What I have learnt over the years is that you need a strong pitch team leader with the authority and knowledge to call time on each stage of the process. Planners won't like me saying this but ideally you want the planning phase to be completed as quickly as possible, with the end result being a simple brief that summarises the commercial and creative objectives, and provides the necessary insights to inspire great work. This leaves the creative team with enough time to develop and craft their ideas into a state that can be successfully presented.

Unfortunately each contributing team (account handling, planning and creative) will view their bit as equally if not more important and will fight for the maximum amount of time possible. This is why you need to form a pitch group that works together on a consistent basis and understands and appreciates the contribution each team makes to the final product. It is all about collaboration, keeping sight of the end goal and good project management.
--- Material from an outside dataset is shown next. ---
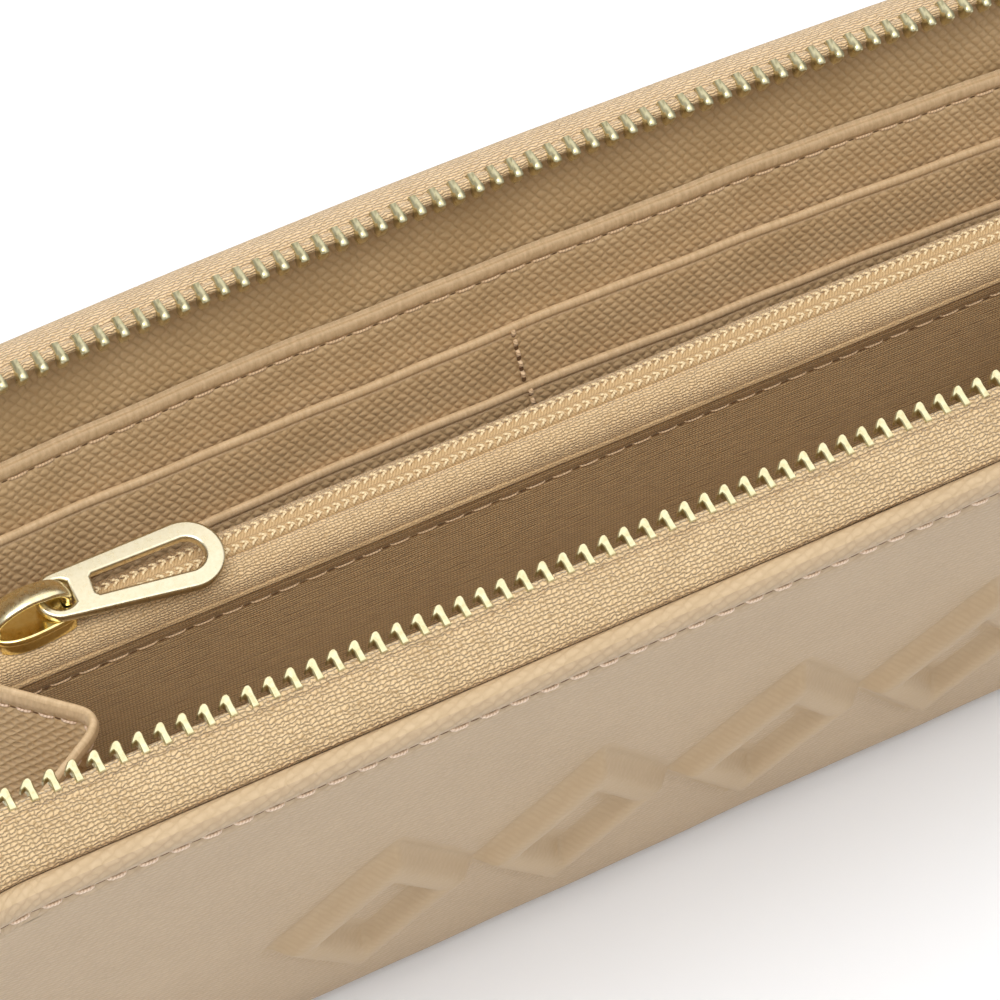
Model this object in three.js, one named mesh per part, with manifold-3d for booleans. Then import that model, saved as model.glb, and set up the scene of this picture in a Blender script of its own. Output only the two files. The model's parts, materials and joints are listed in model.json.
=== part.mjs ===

The common mistake most agencies make is trying to do too much in too little time. The result is lots of average work. Quality over quantity must always be the rule because without at least one great idea you have nothing to sell. If the idea is strong enough and flexible enough there is no need to execute it across every conceivable media. The client should get it instantly and already be thinking about how they would execute the campaign before you even get to presenting the comms and media plan.

Finally, I think we need to get back to what agencies do best and that's being creative. Most agencies have fallen into the trap of presenting ideas in the same old slideshow format. This may be fine for more conservative clients but even stuffy old FS brands are now demanding something "a bit different". The Texas Joe Beef Jerky pitch on Dragons Den is one of my favourite examples of pitch theatre and it demonstrates the difference creativity can make.